L’avocat de Sabine ne dira pas autre chose : "Pour caractériser l’abus de confiance, il faut la volonté de dissimuler. Ma cliente n’a jamais rien dissimulé. Elle a noté dans le tableau, qui était accessible par le service comptabilité, tous les voyages qu’elle a effectués. Tout cela était connu de l’employeur. C’était admis, comme un avantage en nature qu’on ne voulait pas lui retirer… sauf si elle tombait malade."


Sans aucun suspense, le tribunal correctionnel a prononcé la relaxe de Sabine. Dans la première manche du combat de David contre Goliath (lire ci-dessous), David a gagné.

* Sabine est un prénom d’emprunt, utilisé à la demande de l’intéressée pour préserver son anonymat.

"Je sais de quoi
ils sont capables"

En juin 2016, Sabine, coordinatrice voyages dans la société Rigmora depuis 2012, est victime d’un burn-out. Elle est hospitalisée. C’est d’ailleurs à l’hôpital qu’elle a appris son licenciement.


"Je n’en pouvais plus, raconte-t-elle à l’audience. J’avais demandé l’aide d’une personne en plus mais on m’a répondu que ça coûterait trop cher. Je touchais 4 500 € par mois mais, en réalité, c’était 10 € de l’heure. Ce qui m’a tuée, c’est qu’on me donne à gérer, en plus des voyages des employés de la société et de la famille, ceux de l’AS Monaco, des joueurs et du staff. Je n’ai pas pu dire non. C’était l’année où l’ASM est remontée en Ligue 1. Je devais aussi m’occuper des déplacements en Champions League."


"Lorsque j’étais en arrêt maladie, je ne répondais plus au téléphone.
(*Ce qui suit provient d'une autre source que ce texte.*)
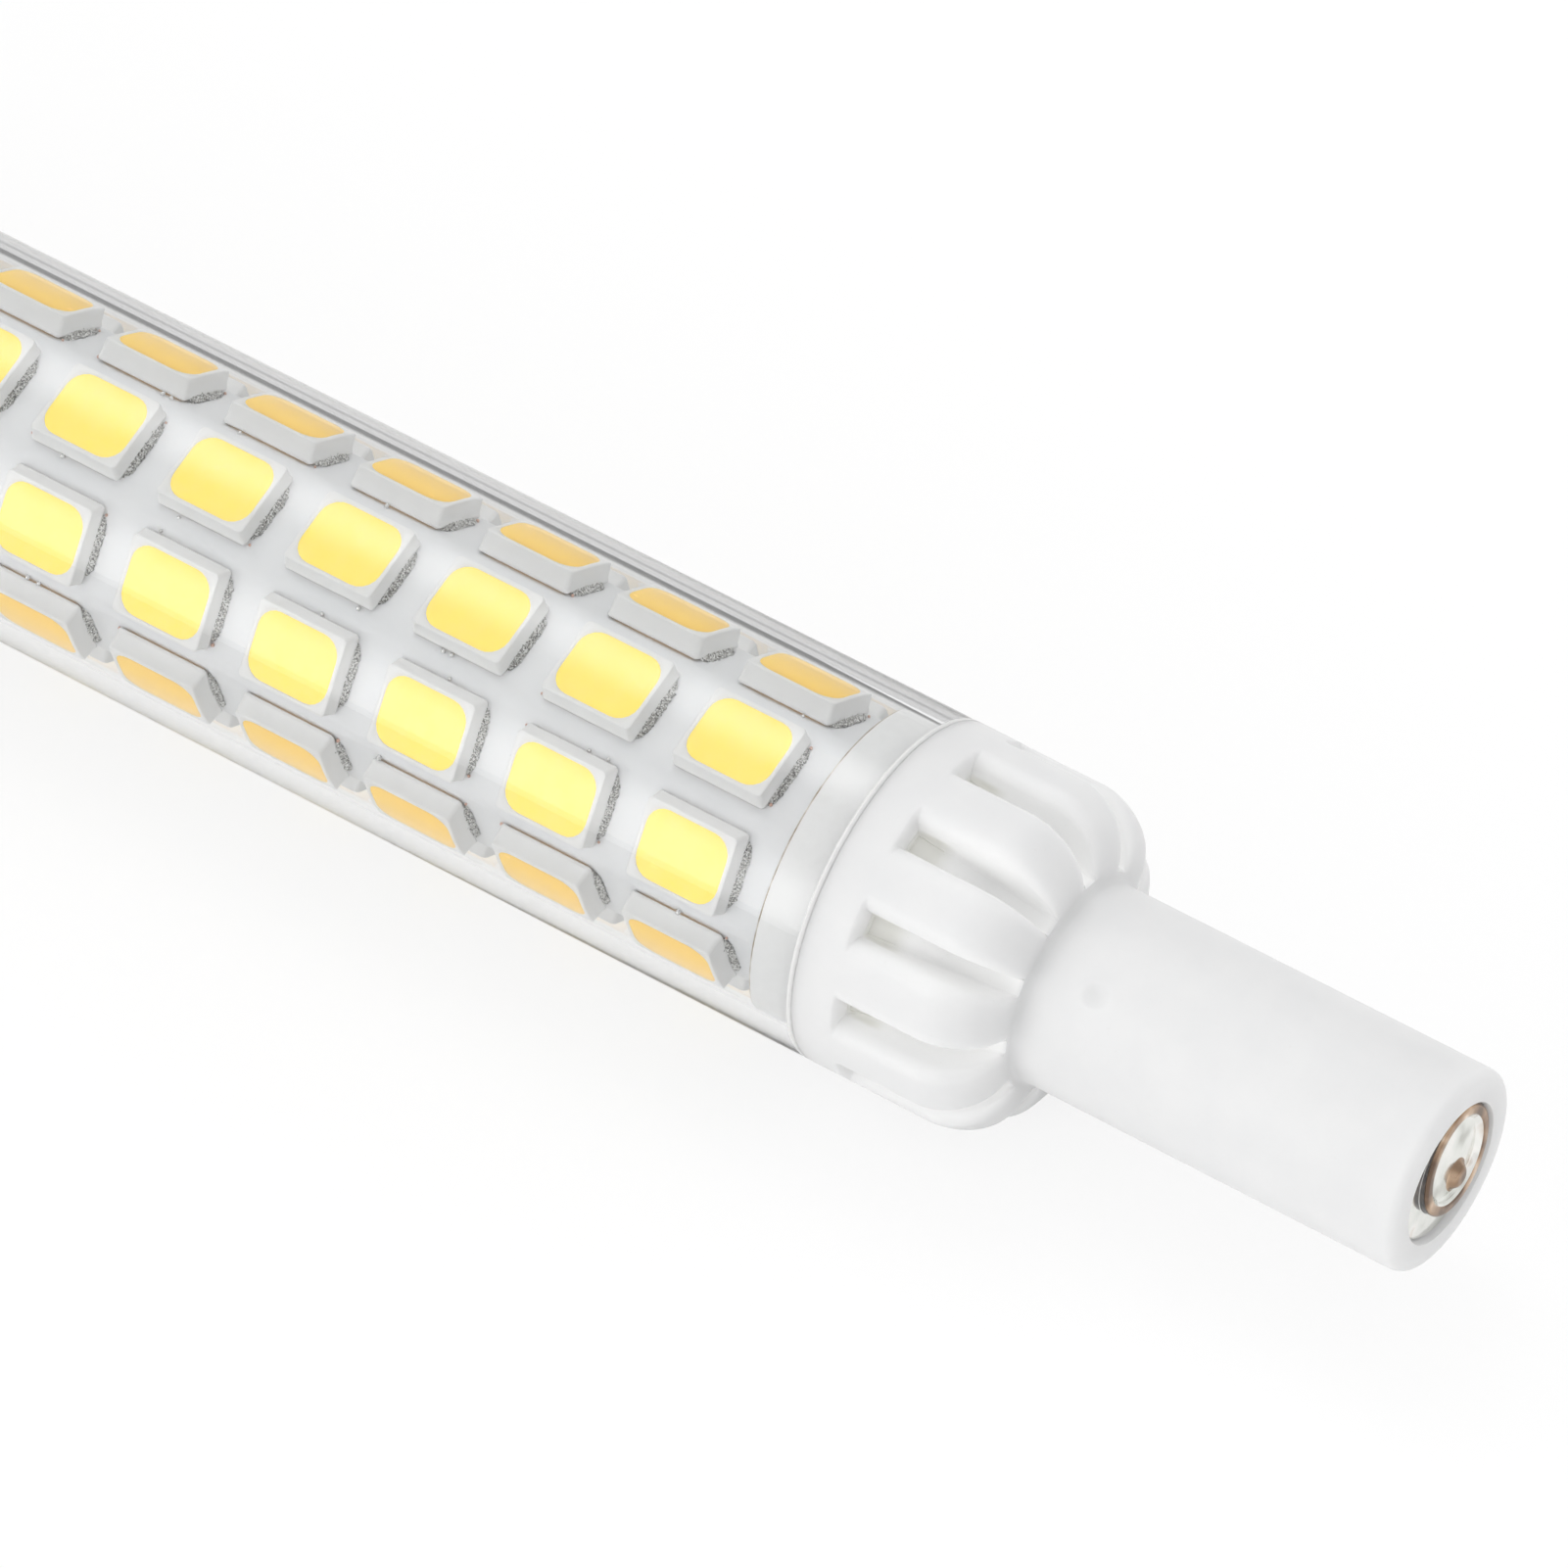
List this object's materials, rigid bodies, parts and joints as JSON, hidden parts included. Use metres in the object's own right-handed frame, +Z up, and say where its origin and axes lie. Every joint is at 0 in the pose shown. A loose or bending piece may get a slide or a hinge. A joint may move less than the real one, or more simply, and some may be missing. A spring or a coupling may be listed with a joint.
{
  "type": "linear led bulb",
  "caption": "Slim double-ended LED bulb: clear glass tube round a rolled board of yellow light packages, with petalled white ceramic ends and recessed button contacts.",
  "frame": {"origin": "centre of the bulb's box, on the tube's axis at half its length", "axes": "+X along the bulb from its left contact to its right one, +Z up as the bulb lies"},
  "size_m": [0.1176, 0.012, 0.012],
  "materials": {
    "clear_glass": "clear, polished",
    "white_board": "white solder mask with yellow phosphor windows",
    "white_ceramic": "matt white, unglazed",
    "white_cement": "matt",
    "nickel_plate": "bright nickel plate, slightly worn",
    "tinned_copper": "tinned",
    "woven_sleeve": "woven, off-white",
    "red_wire": "red insulation",
    "black_wire": "black insulation",
    "green_laminate": "green solder mask",
    "black_moulding": "matt",
    "varistor_body": "dark blue-grey",
    "resistor_body": "black glaze",
    "fuse_enamel": "matt enamel",
    "capacitor_sleeve": "dark shrink sleeve"
  },
  "bodies": {
    "root": {"glass_tube": "clear_glass", "led_board": "white_board", "end_cap_left": "white_ceramic", "end_cap_right": "white_ceramic", "cement_ring_left": "white_cement", "cement_ring_right": "white_cement", "contact_left": "nickel_plate", "contact_right": "nickel_plate", "feed_wire_left": "tinned_copper", "feed_wire_right": "tinned_copper", "wire_sleeve_left": "woven_sleeve", "wire_sleeve_right": "woven_sleeve", "link_wire_plus": "red_wire", "link_wire_minus": "black_wire", "driver_board": "green_laminate", "bridge_rectifier": "black_moulding", "driver_ic_1": "black_moulding", "driver_ic_2": "black_moulding", "varistor": "varistor_body", "sense_resistor_1": "resistor_body", "sense_resistor_2": "resistor_body", "bleed_resistor": "resistor_body", "fuse_resistor": "fuse_enamel", "smoothing_capacitor": "capacitor_sleeve"}
  },
  "joints": []
}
C’est pour ça qu’ils m’ont licenciée. Je sais comment ils agissent, de quoi ils sont capables. Quand vous n’êtes plus disponibles 24 heures sur 24 et 7 jours sur 7, rien ne va plus. Soit j’arrêtais, soit je creusais ma tombe. Si le médecin ne m’avait pas arrêtée, je ne serais pas là devant vous…"

La balle est maintenant dans
le camp du tribunal
du travail

Le différend entre Sabine et la société Rigmora Holdings Limited n’est pas clos avec la décision de relaxe qui a été prononcée hier soir par le tribunal correctionnel. Une autre juridiction monégasque est dans l’attente de ce jugement pour se prononcer à son tour.


La chargée de voyages, en effet, a saisi le tribunal du travail de Monaco pour réclamer l’équivalent de 6 000 heures supplémentaires qu’elle estime non payées. Soit la coquette somme de 377 000 €.


"Je devais être joignable 24 heures sur 24, 7 jours sur 7", assure l’ex-coordinatrice voyages de cette société détenue par Dmitri Rybolovlev. Les enquêteurs, dans l’ordinateur de Sabine, auront retrouvé "plus de 350 000 mails professionnels, ce qui représente environ 350 par jour", relate le président Florestan Bellizona.


Cet investissement au travail, d’après l’ex-salariée, n’aura pas été vain : "Quand je suis arrivée dans cette société, ils travaillaient avec deux agences de voyages et ça leur coûtait 2,5 millions d’euros par an. J’ai fait baisser cette dépense pour la ramener à 1,5 million. Je suis droite dans mes baskets."
Maintenant que le tribunal correctionnel s’est prononcé, la juridiction du travail a le champ libre.